From an early age, the adults around us pick up on our particular aptitudes.  They notice how we are drawn to particular activities or ideas.  They pay attention because as children we are endlessly fascinating (at least that is how children are described when they are behaving well) mostly because they find all new things fascinating.  Children find newness in places adults call familiar.  There is a seemingly never-ending curiosity about life.
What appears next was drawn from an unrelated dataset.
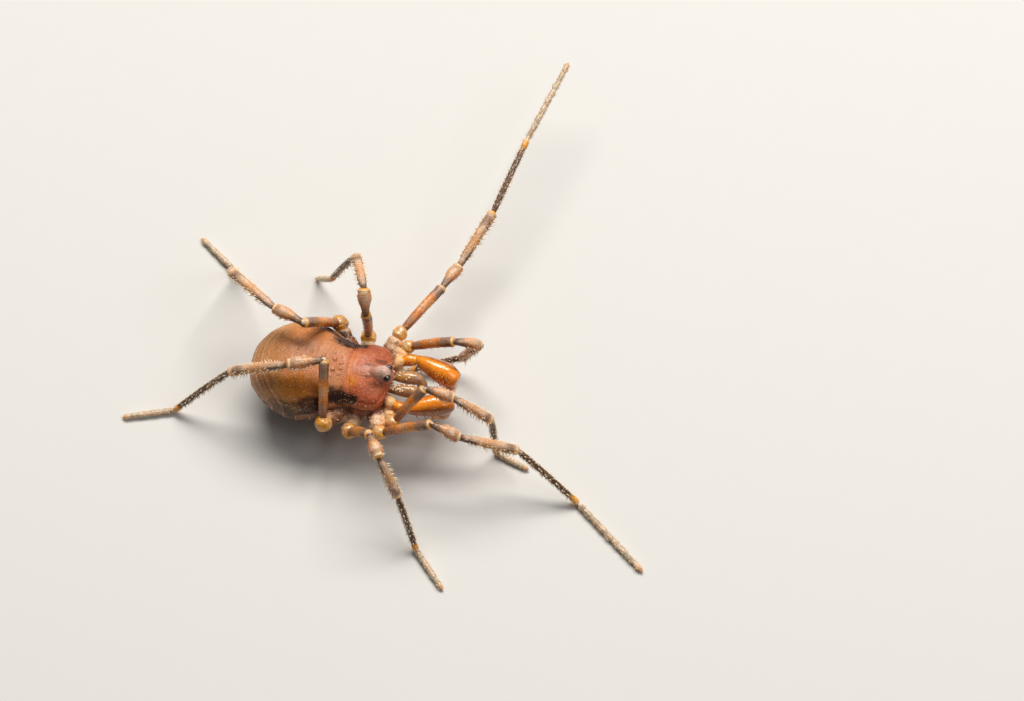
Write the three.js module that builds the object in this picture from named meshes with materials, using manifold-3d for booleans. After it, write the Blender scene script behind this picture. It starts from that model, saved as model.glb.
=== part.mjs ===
// Short-legged armoured harvestman, life size, standing as it walks over uneven ground
// Millimetres. +X is ahead, +Y is the animal's left, +Z is up, and its feet stand on z = 0

import * as THREE from 'three';
import { mergeVertices } from 'three/addons/utils/BufferGeometryUtils.js';
import Module from 'manifold-3d';

const wasm = await Module();
wasm.setup();

// Clearances and fineness
const GAP = 0.05;
const MERGE_DISTANCE = 1e-4;
const LEG_SIDES = 8;
const BALL_STEPS = 2;
const BEAD_SIDES = 10;
const ROWS_PER_SIDE = 0.6;
const PEG_SIDES = 8;
const FINE_SIDES = 6;
const SPINE_SIDES = 5;
const CLUB_SIDES = 12;
const TRUNK_SIDES = 32;
const TRUNK_RINGS = 24;
const SEARCH_STEPS = 40;
// Longer than the animal reaches in any direction
const FAR = 30;
const LEFT = 1;
const RIGHT = -1;
const SIDES = [[LEFT, 'left'], [RIGHT, 'right']];

// Stance: the trochanters are level, and the feet lie flat under them
const TROCHANTER_HEIGHT = 2.7;
const FOOT_AXIS_HEIGHT = 0.2;
const TOE_HEIGHT = 0.13;

// Trunk, from the front of the carapace to the last plate of the abdomen.
// Heights are counted from the level of the trochanters
const STATIONS = [
  // x, half width of the shield and of the flank under it, crown, edge of the shield, belly
  [-0.05, 0.0, 0.0, 0.32, 0.3, 0.24],
  [-0.1, 0.8, 0.84, 0.58, 0.26, -0.3],
  [-0.26, 1.24, 1.34, 0.76, 0.24, -0.7],
  [-0.6, 1.6, 1.78, 0.94, 0.22, -1.0],
  [-1.2, 1.67, 1.86, 1.06, 0.18, -1.25],
  [-1.92, 1.56, 1.74, 1.08, 0.14, -1.5],
  [-2.6, 1.8, 1.88, 1.14, 0.1, -1.75],
  [-3.35, 2.16, 2.22, 1.36, 0.06, -1.95],
  [-4.15, 2.36, 2.43, 1.52, 0.0, -2.12],
  [-4.8, 2.32, 2.39, 1.54, -0.06, -2.15],
  [-5.4, 2.12, 2.18, 1.4, -0.14, -2.05],
  [-6.0, 1.78, 1.83, 1.12, -0.26, -1.8],
  [-6.45, 1.4, 1.44, 0.76, -0.4, -1.5],
  [-6.8, 0.9, 0.93, 0.28, -0.56, -1.12],
  [-7.0, 0.0, 0.0, -0.66, -0.7, -0.74],
];
const SHIELD_THICKNESS = 0.07;
const SHIELD_LIP_ANGLE = 0.07;
// Cross-section: 2 is an ellipse, and more is squarer, with steeper flanks
const BACK_SQUARENESS = 2.25;
const FLANK_SQUARENESS = 2.8;
const WAIST_X = -2.15;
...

We tend to think that we have lost the sense of novelty entirely and it is only a faculty of childhood because so many things are familiar.  Our minds create structures around familiarity and away from entirely new because that can cause discomfort and requires energy.  It is where we get the notion that we are too old to learn or do something.  Yet within our hearts lies the faculty of newness.  Each breath we take is not the same as the last one.  Just ask anyone present in the room when someone farted.  One moment the breath you take in is free of outstanding odor and then next it is not.  The whole experience of breath is new and a part of our system wakes up because a decision has to be made.  Do we stay knowing in the next few breaths the odor will recede or do we get out?  I supposed it depends on the kind of fart or if it is our own.  My point (and I do hope you are laughing right now) is the faculty of seeing newness and approaching life with curiosity is not one we lose with age.  We may forget it is there or it may sound like a foreign idea for approaching life to our mind, but our hearts know it and practice it in the simplest of ways.  God invites us to make use of the faculty of seeing novelty and initiating a renewed fascination with life by using the lens of our hearts.  The faculty of sight in our hearts enables us to see past the labels and classifications we know and look at people and things from a different angle.  Even the simple pause presented through the breath, enables us to set aside a moment to ask, God, how do you see this right now?
 

Where in the course of our day or with which person in our life is most in need of the faculty of novelty ensconced in our hearts today?